The American Modern Mechanix magazine of May 1935, described this as, England Will Broadcast First Chain Television Programs, to "Lookers".

BBC Studios A & B are the world's oldest surviving television studios.

YET in 2007, our People’s Palace was to be sold down the river by its very guardians – the Trustee – the London Borough of Haringey. The TV studios were to be destroyed with the connivance of the local council. Here is raw uncensored opinion and information about the scandal of the attempted fire-sale of our Charitable Trust’s asset, for property development. It includes letters sent to local papers, published & unpublished.

AFTER receiving a slap-down from the High Court (2007, October 5), two and a half years went by before the council finally abandoned its 15-year-old policy of "holistic" sale (i.e. lock stock and barrel). Then there was an attempt at partial sale ("up to two-thirds") to a music operator but without governance reform. To tart the place up for a developer, the council blithely sought about a million pounds towards this goal, a further sum of cash to be burnt.

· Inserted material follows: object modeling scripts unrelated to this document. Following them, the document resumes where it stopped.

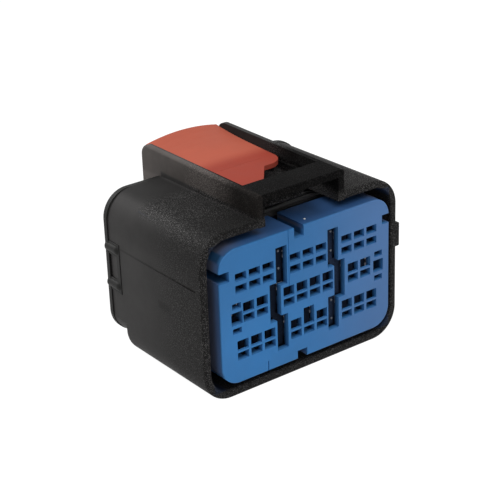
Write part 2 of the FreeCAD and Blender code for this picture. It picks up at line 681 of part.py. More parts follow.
def make_perimeter_seal():
    """The ring seal round the core, with rounded ribs outside."""
    inner = holder_outline(NECK_INSET, SEAL_FRONT_Y - EPS, SEAL_REAR_Y + EPS)
    ring = holder_outline(NECK_INSET - SEAL_BODY, SEAL_FRONT_Y, SEAL_REAR_Y)
    rib_pitch = SEAL_LENGTH / SEAL_RIB_COUNT
    rib_width = rib_pitch * 0.55
    ribs = []
    for index in range(SEAL_RIB_COUNT):
        middle = SEAL_FRONT_Y + (index + 0.5) * rib_pitch
        rib = holder_outline(
            NECK_INSET - SEAL_BODY - SEAL_RIB_HEIGHT, middle - rib_width / 2, middle + rib_width / 2
        )
        crest = edges_at(rib, lambda point: abs(abs(point.y - middle) - rib_width / 2) < 0.01)
        ribs.append(rib.makeFillet(rib_width * 0.4, crest))
    return fuse_all(ring, ribs).cut(inner)


def wire_holes(radius, power_radius, y0, y1):
    """One round bar on the axis of every contact."""
    bars = []
    for _, x, top, _ in contact_places():
        bars.append(cylinder_y(radius, x, contact_floor(top) + CONTACT_HEIGHT / 2, y0, y1))
    for x in (POWER_LEFT_X, POWER_RIGHT_X):
        bars.append(cylinder_y(power_radius, x, POWER_Z, y0, y1))
    return bars


def make_wire_seal():
    """The soft mat that seals every wire at the back."""
    edge = WIRE_SEAL_EDGE_RIB
    mat = rounded_prism(
        -SEAL_POCKET_HALF_WIDTH + edge, SEAL_POCKET_HALF_WIDTH - edge, POCKET_FLOOR_Y, WIRE_SEAL_REAR_Y,
        SEAL_POCKET_BOTTOM + edge, SEAL_POCKET_TOP - edge, SEAL_POCKET_CORNER - edge
    )
    third = WIRE_SEAL_THICKNESS / 5
    ribs = []
    for start in (third, 3 * third):
        ribs.append(rounded_prism(
            -SEAL_POCKET_HALF_WIDTH, SEAL_POCKET_HALF_WIDTH,
            POCKET_FLOOR_Y + start, POCKET_FLOOR_Y + start + third,
            SEAL_POCKET_BOTTOM, SEAL_POCKET_TOP, SEAL_POCKET_CORNER
        ))
    mat = fuse_all(mat, ribs)
    holes = wire_holes(WIRE_HOLE / 2, POWER_WIRE_HOLE / 2, POCKET_FLOOR_Y - EPS, WIRE_SEAL_REAR_Y + EPS)
    return cut_all(mat, holes)


def loop_rib(side, z):
    """The half-round rib along one leg of a loop, with a domed front."""
    inner = REAR_HALF_WIDTH + LOOP_PROUD - LOOP_THICKNESS / 2
    x = side * (REAR_HALF_WIDTH + LOOP_RIB_PROUD - LOOP_RIB_RADIUS)
    front = SHELL_DEPTH - LOOP_REACH + LOOP_RIB_RADIUS
    rear = SHELL_DEPTH + COVER_FLANGE / 2
    bar = cylinder_y(LOOP_RIB_RADIUS, x, z, front, rear)
    rib = bar.fuse(Part.makeSphere(LOOP_RIB_RADIUS, Vector(x, front, z)))
    x0, x1 = sorted((side * inner, side * (HALF_WIDTH + 2)))
    return rib.common(box(x0, x1, front - 2, rear, z - 2, z + 2))


def cover_loop(side):
    """The loop that snaps over the wedge on one side."""
    outer = REAR_HALF_WIDTH + LOOP_PROUD
    x0, x1 = sorted((side * (outer - LOOP_THICKNESS), side * outer))
    strap = box(x0, x1, SHELL_DEPTH - LOOP_REACH, SHELL_DEPTH + COVER_FLANGE / 2, LOOP_BOTTOM, LOOP_TOP)
    window = box(x0 - EPS, x1 + EPS, SHELL_DEPTH - LOOP_REACH + LOOP_BAR, SHELL_DEPTH,
                 LOOP_BOTTOM + LOOP_LEG, LOOP_TOP - LOOP_LEG)
    strap = strap.cut(window)
    rim = edges_at(strap, lambda point: abs(abs(point.x) - outer) < 0.01)
    strap = strap.makeFillet(LOOP_ROUND, rim)
    ribs = [loop_rib(side, z) for z in (LOOP_BOTTOM + LOOP_LEG / 2, LOOP_TOP - LOOP_LEG / 2)]
    return fuse_all(strap, ribs)


def make_rear_cover():
    """The cover behind the wire seal, with a hole for every wire and a loop on each side."""
    proud = REAR_HALF_WIDTH + COVER_PROUD
    flange = rounded_prism(-proud, proud, SHELL_DEPTH, COVER_REAR_Y, STEP_HEIGHT, REAR_TOP, COVER_CORNER)
    back = edges_at(flange, lambda point: abs(point.y - COVER_REAR_Y) < 0.01)
    flange = flange.makeFillet(COVER_FLANGE / 2, back)
    clear = COVER_PLUG_CLEARANCE
    plug = rounded_prism(
        -SEAL_POCKET_HALF_WIDTH + clear, SEAL_POCKET_HALF_WIDTH - clear,
        WIRE_SEAL_REAR_Y, SHELL_DEPTH + EPS,
        SEAL_POCKET_BOTTOM + clear, SEAL_POCKET_TOP - clear, SEAL_POCKET_CORNER - clear
    )
    cover = fuse_all(flange, [plug, cover_loop(-1), cover_loop(1)])
    notch_half = HOOD_HALF_WIDTH + COVER_HOOD_CLEARANCE
    notch = box(-notch_half, notch_half, SHELL_DEPTH - EPS, COVER_REAR_Y + EPS,
                CHEEK_BOTTOM - COVER_HOOD_CLEARANCE, SHELL_HEIGHT + EPS)
    holes = wire_holes(COVER_WIRE_HOLE / 2, COVER_POWER_WIRE_HOLE / 2,
                       WIRE_SEAL_REAR_Y - EPS, COVER_REAR_Y + EPS)
    return cut_all(cover, [notch] + holes)


def slider_plate():
    """The flat plate of the slider, longer on the left and with a rounded corner on the right."""
    half = SLIDER_HALF_WIDTH
    low = SLIDER_BOTTOM
    points = [
        Vector(-half, SLIDER_FRONT_Y, low),
        Vector(SLIDER_PRONG_X, SLIDER_FRONT_Y, low),
        Vector(SLIDER_SHORT_X, SLIDER_SHORT_FRONT_Y, low),
        Vector(half, SLIDER_SHORT_FRONT_Y, low),
        Vector(half, SLIDER_REAR_Y, low),
        Vector(-half, SLIDER_REAR_Y, low),
    ]
    plate = Part.Face(Part.makePolygon(points + points[:1])).extrude(Vector(0, 0, SLIDER_THICKNESS))
    corner = edges_at(
        plate, lambda point: point.x > half - 0.01 and abs(point.y - SLIDER_SHORT_FRONT_Y) < 0.01
    )
    return plate.makeFillet(SLIDER_CORNER, corner)


def hump_section(y, edge, crown):
    """One cross-section of the thumb hump: level at the edges and crowned in the middle."""
    half = SLIDER_HALF_WIDTH
    low = SLIDER_TOP - SLIDER_THICKNESS / 2
    left_low = Vector(-half, y, low)
    left_high = Vector(-half, y, edge)
    right_high = Vector(half, y, edge)
    right_low = Vector(half, y, low)
    return Part.Wire([
        Part.LineSegment(right_low, left_low).toShape(),
        Part.LineSegment(left_low, left_high).toShape(),
        Part.Arc(left_high, Vector(0, y, edge + crown), right_high).toShape(),
        Part.LineSegment(right_high, right_low).toShape(),
    ])


def slider_hump():
    """The crowned top of the slider, which swells smoothly into a raised lip for the thumb."""
    sections = []
    for index in range(HUMP_SECTIONS):
        share = index / (HUMP_SECTIONS - 1)
        y = HUMP_FRONT_Y + share * (SLIDER_REAR_Y - HUMP_FRONT_Y)
        edge = SLIDER_TOP + HUMP_EDGE_RISE * share + LIP_RISE * share ** 4
        sections.append(hump_section(y, edge, 0.02 + (HUMP_CROWN - 0.02) * share))
    return Part.makeLoft(sections, True, True)


def make_lock_slider():
    """The slider over the latch arm, with side tongues and a crowned thumb hump at the back."""
    reach = CHANNEL_HALF_WIDTH + SLIDER_TONGUE - SLIDER_SIDE_CLEARANCE
    tongues = box(-reach, reach, SLIDER_SHORT_FRONT_Y + SLIDER_CORNER + EPS, HOOD_LENGTH - HOOD_REAR_ROUND,
                  SLIDER_BOTTOM, SLIDER_BOTTOM + SLIDER_TONGUE_THICKNESS)
    return fuse_all(slider_plate(), [slider_hump(), tongues])


def make_contact(x, floor, width, height, bore, socket_width, socket_height):
    """One socket contact: box, neck, wire crimp and strain grip."""
    y = CONTACT_FRONT_Y
    middle = floor + height / 2
    socket_box = box(x - width / 2, x + width / 2, y, y + CONTACT_BOX_LENGTH, floor, floor + height)
    socket = box(x - socket_width / 2, x + socket_width / 2, y - EPS, y + CONTACT_BOX_LENGTH - 1,
                 middle - socket_height / 2, middle + socket_height / 2)
    y += CONTACT_BOX_LENGTH
    neck = box(x - CONTACT_NECK_WIDTH / 2, x + CONTACT_NECK_WIDTH / 2, y - EPS,
               y + CONTACT_NECK_LENGTH + EPS, floor, middle)
    y += CONTACT_NECK_LENGTH
    wall = (height - bore) / 4
    crimp = cylinder_y(bore / 2 + wall, x, middle, y, y + CONTACT_CRIMP_LENGTH)
    y += CONTACT_CRIMP_LENGTH
    grip = cylinder_y(height / 2, x, middle, y, y + CONTACT_GRIP_LENGTH)
    rear = y + CONTACT_GRIP_LENGTH
    bore_bar = cylinder_y(bore / 2, x, middle, rear - CONTACT_GRIP_LENGTH - CONTACT_CRIMP_LENGTH, rear + EPS)
    return cut_all(fuse_all(socket_box, [neck, crimp, grip]), [socket, bore_bar])


def make_contacts():
    """Every contact by its node name."""
    contacts = {}
    for name, x, top, _ in contact_places():
        contacts[name] = make_contact(x, contact_floor(top), CONTACT_WIDTH, CONTACT_HEIGHT, CONTACT_BORE,
                                      CONTACT_SOCKET_WIDTH, CONTACT_SOCKET_HEIGHT)
    for name, x in (("power_contact_left", POWER_LEFT_X), ("power_contact_right", POWER_RIGHT_X)):
        contacts[name] = make_contact(x, power_floor(), POWER_CONTACT_WIDTH, POWER_CONTACT_HEIGHT,
                                      POWER_CONTACT_BORE, POWER_SOCKET_WIDTH, POWER_SOCKET_HEIGHT)
    return contacts


def export_all():
    """Moves the origin to the middle of the underside and writes one file for each node."""
    os.makedirs("parts", exist_ok=True)
    pieces = {
        "housing": make_housing(),
        "front_holder": make_front_holder(),
        "perimeter_seal": make_perimeter_seal(),
        "wire_seal": make_wire_seal(),
        "rear_cover": make_rear_cover(),
        "lock_slider": make_lock_slider(),
    }
    pieces.update(make_contacts())
    shift = Vector(0, -(RIM_ROUND + UNDERSIDE_LENGTH) / 2, BOTTOM_EXTRA)
    for name, shape in pieces.items():
        shape.translate(shift)
        shape.exportStep(f"parts/{name}.step")
        print(name, shape.isValid(), len(shape.Solids), round(shape.Volume, 2))
    print("origin lies behind the rim by", -shift.y)


export_all()
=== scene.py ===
import math

import bmesh
import bpy
from bpy.props import FloatProperty, FloatVectorProperty, PointerProperty
from mathutils import Matrix, Vector


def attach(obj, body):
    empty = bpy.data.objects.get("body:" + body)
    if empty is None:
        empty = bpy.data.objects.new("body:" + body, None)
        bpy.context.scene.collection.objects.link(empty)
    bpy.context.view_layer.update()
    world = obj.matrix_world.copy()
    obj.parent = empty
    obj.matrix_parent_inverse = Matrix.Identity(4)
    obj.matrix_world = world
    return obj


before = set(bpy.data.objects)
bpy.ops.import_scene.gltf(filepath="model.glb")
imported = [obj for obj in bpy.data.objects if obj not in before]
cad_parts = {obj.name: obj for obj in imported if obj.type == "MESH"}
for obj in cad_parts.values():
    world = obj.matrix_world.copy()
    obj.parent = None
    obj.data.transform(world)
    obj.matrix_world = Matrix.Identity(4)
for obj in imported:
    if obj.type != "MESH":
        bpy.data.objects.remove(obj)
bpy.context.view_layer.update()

bl_info = {
    "name": "Sealed loom plug",
    "version": (1, 0, 0),
    "blender": (4, 5, 0),
    "location": "3D View > Sidebar > Loom plug",
    "description": "Finishes, small details and stage of a sealed plug with a latch hood",
    "category": "Object",
}

MM = 0.001
SOCKETS = [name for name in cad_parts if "contact" in name]
PLASTIC_IOR = 1.45
# how far the roughness of a moulding strays to either side
GLOSS_SPREAD = 0.05
# the painted light level at which the shell's colour is at its lightest
FULL_TONE = 8.0
SHELL_GRAIN_DEPTH = 0.00005
COVER_GRAIN_DEPTH = 0.00003
FINE_GRAIN_DEPTH = 0.00001
GLOSSY_GRAIN_DEPTH = 0.000001
# share of its radius that a bead stands up
PIP_RISE = 0.7
SPECK_RISE = 0.5
# half the width of the floor
FLOOR_REACH = 3.0
# share of the floor's colour that a lamp still lights where the floor glows
FLOOR_LIT = 0.15


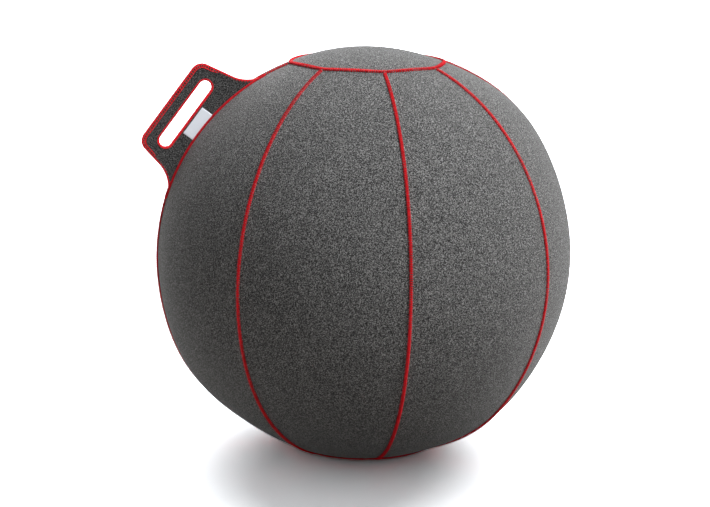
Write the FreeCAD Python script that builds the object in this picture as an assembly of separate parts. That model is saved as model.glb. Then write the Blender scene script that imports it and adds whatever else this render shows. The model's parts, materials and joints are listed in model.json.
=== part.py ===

THE local council has proved itself, to everyone's satisfaction, to have been a poor steward and guardian for over 20 years. Now, the master plan (below) developed under the new CEO Duncan Wilson OBE deserves to succeed.

It would be also be a big step forward to have a Trust Board at least partly independent of Haringey Council. 'Outside' experts would be an advantage. They'd likely be more interested, committed, of integrity and offer greater continuity. Bringing independent members onto the board and freeing it from political control would be the best assurance of success, sooner.


Secrecy in Council decision-making

Or, Alexandra Palace and the code of omertà about the sale

THE intense secrecy pervading the sale of Alexandra Palace continues. The Palace is a Charity, paid for by all of us and whose beneficiaries are all of us. But its disposal, as a Developer Shell by Haringey Council to their favoured property developer, doesn’t feel like simply the sale of surplus land.

The sale is treated with all the secrecy of a big arms deal to a dodgy third-world dictator. Replete with bribes, kick-backs, immorality and government-subsidy, together with excuses of ‘commercial confidentiality’ – unlawful, but said to be in the interests of National Security. It’s surprising the press hasn’t been slapped with a D-notice!

Again and again, the Council uses commercial confidentiality to excuse the mystery about the deal. This is despite the fact that entering into these arrangements was ruled unlawful in the High Court last October and not least, because these arrangements were in defiance of the specific promise of a Government Minister in Parliament in 2004. The shady deal is currently stalled; since the High Court defeat, the silence from the developer himself has been deafening.

Even some Trustees of the main Trust Board have difficulty obtaining basic information from the coterie of council-cronies who control our charity.

Sometimes it is possible for the public to attend an entire Trust Board meeting. But often press and public are told to leave when the meeting agenda reaches Exempt Items. The items the council wants to conceal from the public are always labelled Exempt. These are said to be commercially sensitive but are probably politically sensitive or just plain embarrassing. They might reveal details of council ineptitude and the level of quality of the legal advice that the Council receives.

Some of the current negotiations about the sale of a Lease of 125 years, are believed to be about the need to provide for full disclosure (during the required Public Consultation) and to maintain commercial confidentiality (!)

Month after month, the general manager provides either verbal or written reports which say that there is nothing to report. The Council has been furnished with an Opinion from leading Charity Counsel, that shows that any Lease of AP cannot be solely for commercial purposes. But Haringey is unable to face the fact that this unlawful deal has to be called off.

What little information is released to the public, is carefully channelled and spun via the PR firm Lexington Communications, which our council-controlled Trust has employed at great cost since January 2005.

As for the two nominally autonomous committees which might be expected to have a say about the future of our Palace, the Council cares little what they might say. Nonetheless, the Council has artfully managed to muzzle those two watch dogs: the Statutory Advisory and the Consultative Committees.

Haringey council corrupts their proper independent functioning, by inviting favoured members of those committees to have access to documents on the strict condition that they are sworn to secrecy. By granting access to some members of those committees, the council divides those committees and extends the conspiracy of silence.

Those members selected for access will feel special and privileged and may do more than just keep quiet. They are likely to stifle any reservations they may have had and defend council policies against attack. But by agreeing to such restrictions, these members loose any basis for arguing that the documentation should be open to all, as it should be. Their position is compromised and their independence is shot. The Council has deployed the insidious technique of omertà in order to pervert both committees.

Each committee is also dependent on the council organisation for resources and facilities including venue, Minutes, administration and legal “advice”. The Consultative committee is chaired by the same Councillor who chairs both the main Trust Board and the Palace’s trading company.

Secrecy in local government is probably never likely to lead to good, well-rounded decisions. It can cover-up mistakes. An absence of scrutiny allows a culture of waste and inefficiency to develop. Councillors and council officers, of course, feel more comfortable in such a climate but it is not good governance.